Il Telegrafo del 28 novembre 1942
Quadretti di guerra

L'Eccellenza il poeta
Alto, grosso, robusto quanto mai. Lo chiamano "carro armato". Quando passa trema la terra, quando parla tremano i teli della tenda. Ma è semplice, di una semplicità quasi impossibile. E timido, rispettoso, disciplinatissimo. Siamo certi che al suo paese - dieci case piantate a pimpinnacolo in un picco dell'appennino abruzzese - quando parla colla guardia campestre si mette sugli attenti e risponde "signorsì" e "signornò".
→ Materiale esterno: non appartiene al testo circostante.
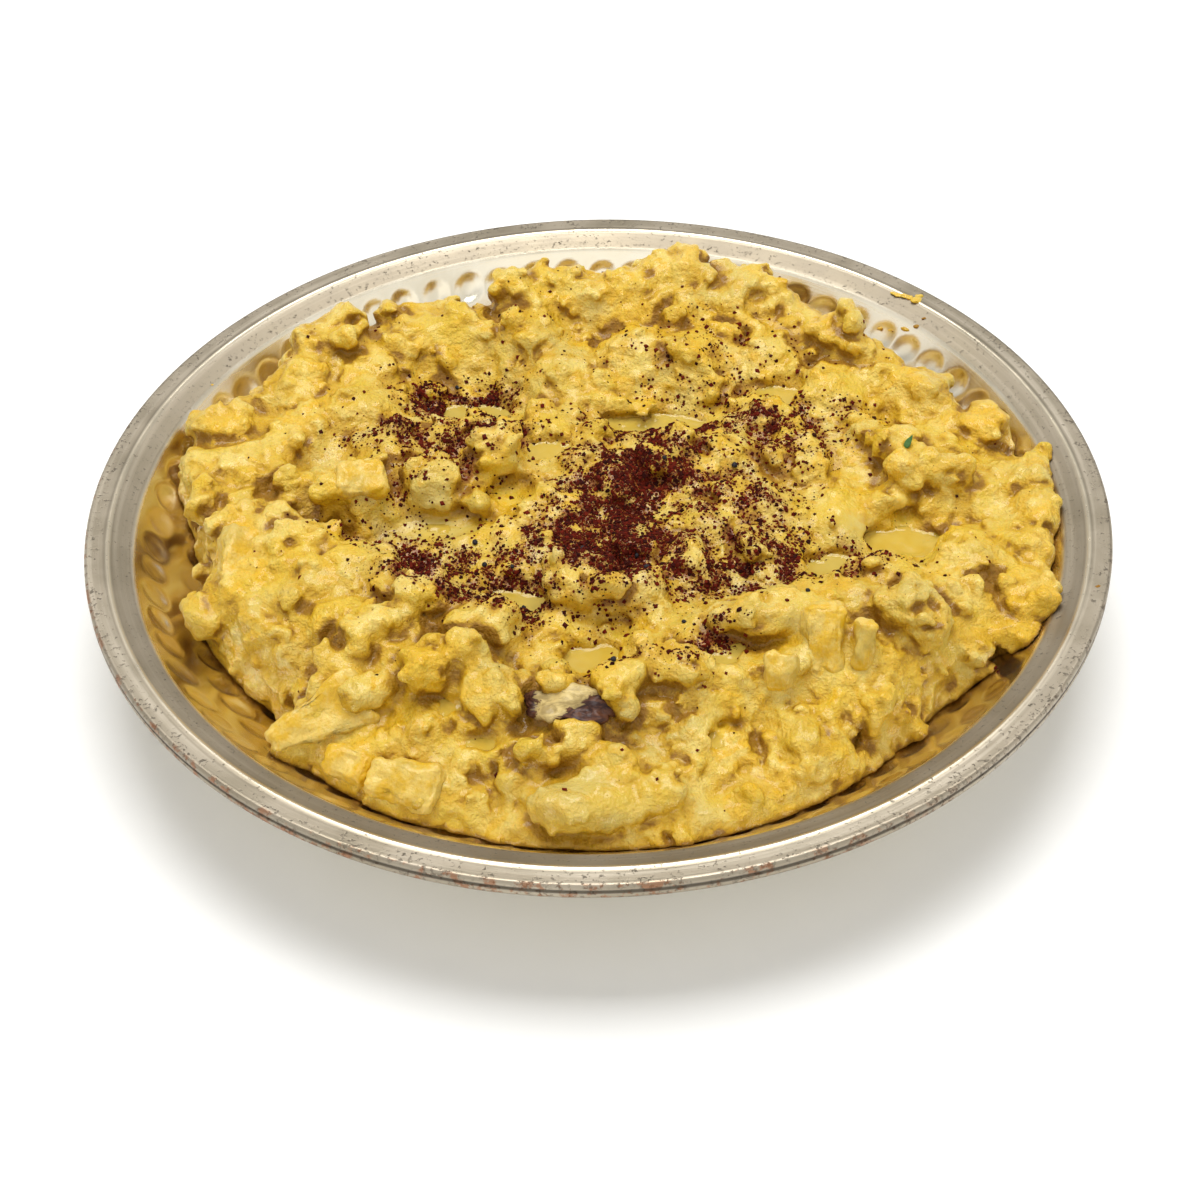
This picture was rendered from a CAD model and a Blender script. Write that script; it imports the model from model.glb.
"""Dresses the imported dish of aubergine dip: hammered metal, lumpy dip, sumac, oil and scraps.

Run as a script, it builds the whole scene. Its sidebar panel adds one group of pieces at a time.
Lengths are in millimetres unless a name or a comment says otherwise, and MM turns them into
metres. Heights called "over the rim" are measured from the top of the dish's rim.
"""

import math

import bmesh
import bpy
import numpy as np
from bpy.props import FloatProperty, IntProperty, PointerProperty
from bpy.types import Operator, Panel, PropertyGroup
from mathutils import Euler, Matrix, Vector, noise
from mathutils.bvhtree import BVHTree


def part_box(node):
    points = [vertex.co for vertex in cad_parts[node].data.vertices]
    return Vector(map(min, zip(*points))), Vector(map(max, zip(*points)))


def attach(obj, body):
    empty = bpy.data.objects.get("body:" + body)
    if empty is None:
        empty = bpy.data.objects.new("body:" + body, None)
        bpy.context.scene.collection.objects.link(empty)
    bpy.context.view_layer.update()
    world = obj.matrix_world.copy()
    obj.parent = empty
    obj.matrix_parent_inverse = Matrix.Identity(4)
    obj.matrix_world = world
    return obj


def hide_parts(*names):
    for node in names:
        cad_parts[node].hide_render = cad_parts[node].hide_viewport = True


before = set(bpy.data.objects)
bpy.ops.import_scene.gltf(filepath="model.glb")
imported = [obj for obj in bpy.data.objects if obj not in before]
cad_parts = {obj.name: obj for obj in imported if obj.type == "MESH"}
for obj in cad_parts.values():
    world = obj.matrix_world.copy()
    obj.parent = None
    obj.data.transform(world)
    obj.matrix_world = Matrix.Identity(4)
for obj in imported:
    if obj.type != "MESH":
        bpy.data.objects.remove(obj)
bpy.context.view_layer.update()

bl_info = {
    "name": "Dish of aubergine dip",
    "version": (1, 0, 0),
    "blender": (4, 5, 0),
    "location": "3D View > Sidebar > Dip",
    "description": "Builds a hammered dish of chunky aubergine dip with sumac and oil",
    "category": "Add Mesh",
}

MM = 0.001
DISH_LOW, DISH_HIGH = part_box("dish")
RIM = DISH_HIGH[0] / MM                    # outside radius of the rim
TOP = DISH_HIGH[2] / MM                    # height of the rim's top over the floor
CHUNK_NODES = sorted(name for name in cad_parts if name.startswith("chunk_"))

# The dish's section, as shares of the rim's radius or height where the CAD gives no box for it.
SHEET = 1.2                                # thickness of the metal
FOOT_RADIUS = 0.52 * RIM                   # where the flat middle ends
WALL_RADIUS = 0.91 * RIM                   # where the wall meets the rim
WALL_TOP = TOP - 2.3                       # height of that meeting line
RIDGE_RADIUS = 0.955 * RIM                 # fine ridge along the middle of the rim
LIP_HEIGHT = 3.2
LIP_WIDTH = 2.2


# Settings -------------------------------------------------------------------------------------


class DishSettings(PropertyGroup):
    """Sizes of the dish's fine surface"""

    segments: IntProperty(name="Segments", description="Steps round the dish", default=700, min=72)
    mark_pitch: FloatProperty(
        name="Mark pitch (mm)", description="Distance between hammer marks", default=7.5, min=2.0)
    mark_depth: FloatProperty(
        name="Mark depth (mm)", description="Depth of a hammer mark", default=0.55, min=0.0)
    seed: IntProperty(name="Seed", description="Seed of the marks' unevenness", default=4)


class DipSettings(PropertyGroup):
    """Sizes of the dip's lumps"""

    cell: FloatProperty(
        name="Cell (mm)", description="Finest step of the dip's surface", default=0.56, min=0.4)
    chunks: IntProperty(name="Chunks", description="Number of blocky chunks", default=170, min=0)
    lumps: IntProperty(name="Lumps", description="Number of soft lumps", default=4800, min=0)
    shreds: IntProperty(name="Shreds", description="Number of thin shreds", default=260, min=0)
    grains: IntProperty(name="Grains", description="Number of small grains", default=4200, min=0)
    pits: IntProperty(name="Pits", description="Number of pits and creases", default=170, min=0)
    triangles: IntProperty(
        name="Triangles", description="Most triangles in the dip", default=188000, min=10000)
    seed: IntProperty(name="Seed", description="Seed of the lumps", default=11)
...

Era vicinissimo a noi, gomito a gomito, il giorno in cui l'Eccellenza Marinetti -il sessantacinquenne poeta, che colla sua presenza al Fronte nelle fila legionarie conferma la eternità dei vent'anni - ci fu presentato dal nostro generale. E ci fu presentato, oltre quale capo del movimento futurista e quale valoroso poeta e combattente, anche come Accademico d'Italia. Il generale lo chiamò Eccellenza.
Poi Marinetti parlò. Cioè, non parlò, ma cantò la Patria, le glorie d'Italia, la certezza della Vittoria. Sulle sponde del Don, dalle labbra del Vate, si levò una canzone di tanta suggestiva bellezza, così pervasa di amor patrio e sentimento che tutti ne fummo commossi ed entusiasti. Anche il nostro "carro armato".
Alcuni giorni dopo, lui, "carro armato", preso il coraggio a due mani ci domandò: "Dicetemi, mò chillo teniente colonnello che facette lu discorso da bravo, chillo perchè è diciuto eccellenza?"
Cercammo di spiegargli che il titolo deriva dal fatto dell'esser Marinetti Accademico, e che egli è tale perchè poeta ecc. ecc. Credemmo di averlo edotto abbastanza chiaramente, quando mormorò: "Così chillo è eccellenza perchè scrive le poesie?"
"Già", rispondemmo. E non sapemmo aggiungere altro. E lui, di rimando: "E voi, voi le scrivete le poesie?"
Quel diavolo ci spinse a mentire e rispondergli come rispondemmo, non sappiamo. Ma, quasi inavvertitamente, ammettemmo: "Si, qualche volta anche noi scriviamo poesie".
"Carro armato" non chiese altro. Ma da quel giorno, ogni qualvolta lo incontriamo il suo saluto si fa sempre più rispettoso, quando ci avvicina arrosisce, parla di noi coi supoi paesani come esseri eccezionali, ed ormai ci attendiamo soltanto di vedercelo comparire davanti, piantarsi sugli attenti e, steso il braccio nel saluto romano, mormorare con voce tonante anche se un pò tremula: "Buon giorno, eccellenza..."


Il diario di un fante
"Guarda, ci disse un ufficiale del ... Fanteria il giorno successivo a quelli della battaglia, guarda un pò questo librettino, osservalo bene... E' un diario, il diario di un mio fante caduto l'altro ieri... E' tutto un poema epico!... L'ho rinvenuto poco fa tra le robe del Morto... lo manderò a sua mamma".
Sfogliammo le piccole pagine del libretto di appunti. Ogni foglietto due date. Ogni data una annotazione. Ne stralciamo qualcuna.
14 Giugno. - Finalmente domani si parte per la Russia. E' finita colla vita senza scopo!
23 Giugno. - Che viaggio lungo!... Quanto è lungo il viaggio per andare a compiere il nostro dovere!
25 Giugno. - Siamo arrivati. Ci son voluti quasi dodici giorni di treno per sentire le cannonate!
8 Luglio. - Pazzo di gioia! Domani si va in linea...
27 Luglio. - Che barba la vita di trincea!... Però preferisco la mia buca ad una villetta in Italia. Se non si combatte si ha almeno la soddisfazione di soffrire per la Patria.
10 Settembre. - Che festa! Vengono i rossi e noi li rigettiamo nel Don. Mamma, quanto sono contento!
11 Settembre. - Sono ferito ad un braccio. Anche questa è una soddisfazione che tutti non possono avere!
Poi pagine bianche. Tutte bianche, candide come l'anima dell'eroe. Sfogliammo ancora il libretto e bevemmo a quella fonte di puro entusiasmo tante e tante stille di passione patria. Poi non sapemmo contenerci e domandammo all'ufficiale del Fante: "Hai detto che manderai il diario alla mamma?... Permetti?"
Traemmo la stilografica e, con mano malferma e nella parte ancor per metà coperta dai caratteri del caduto, sotto alla data del 12 settembre, scrivemmo: Caduto per la Patria. Siate benedetta, mamma sua!